L’héritage des nazis
Les nazis avaient besoin du soutien des travailleurs allemands afin d’assoir leur pouvoir. Ils leur firent la proposition suivante : en 1933, le 1er mai devait devenir la « journée nationale du travail ». Les syndicats acceptèrent d’y participer craignant sinon de perdre leurs acquis. « Une terrible erreur », selon l’historien Ralf Hoffrogge. Le 2 mai 1933, les syndicats furent démantelés et absorbés dans les organisations nazies. L’Allemagne ne comptait alors plus aucun mouvement indépendant des travailleurs. À partir de 1934, tous les événements de mai étaient une démonstration du régime totalitaire nazi.

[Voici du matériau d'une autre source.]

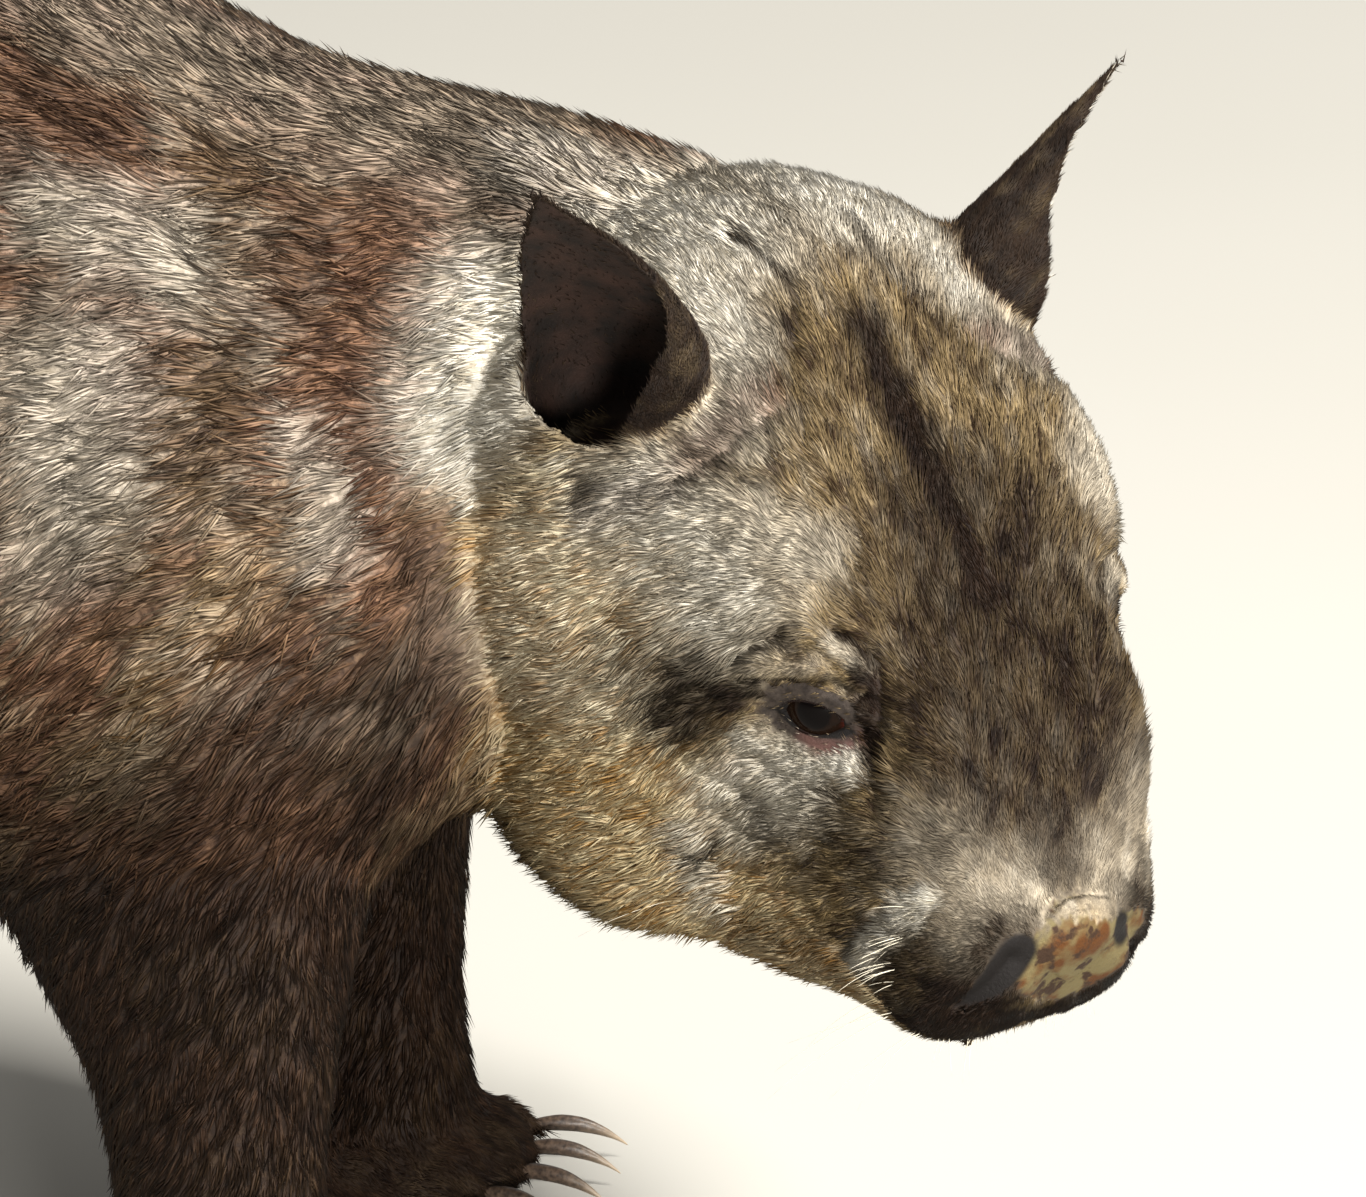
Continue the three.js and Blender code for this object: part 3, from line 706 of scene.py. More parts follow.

En RFA, l’organisation du 1er mai revint à nouveau aux syndicats. Les revendications pour plus de participation, pour une réduction du temps de travail et une hausse des salaires côtoyaient les aspirations féministes selon Gisela Notz, historienne spécialisée dans le mouvement des femmes : « "À travail égal, salaire égal", dès les années 1950, les attentes des femmes présentes dans les syndicats étaient claires ».
Les émeutes de Kreuzberg

L’extrême gauche perçut ces émeutes de manière ambivalente. Certains partisans célébrèrent une révolte authentique, d’autres critiquèrent son apolitisme. Elles marquèrent cependant le début d’une nouvelle tradition singulière : la manif révolutionnaire du 1er mai à Berlin, chaque année émaillée d’affrontements. « Avec plus de 10 000 participants, ce fut pendant longtemps la plus grande manifestation de l’extrême gauche en Allemagne », poursuit Ralf Hoffrogge. Elle s’est tenue chaque année dans le quartier berlinois de Kreuzberg aux côtés d’une immense fête de rue multiculturelle. Chaque année jusqu’en 2020.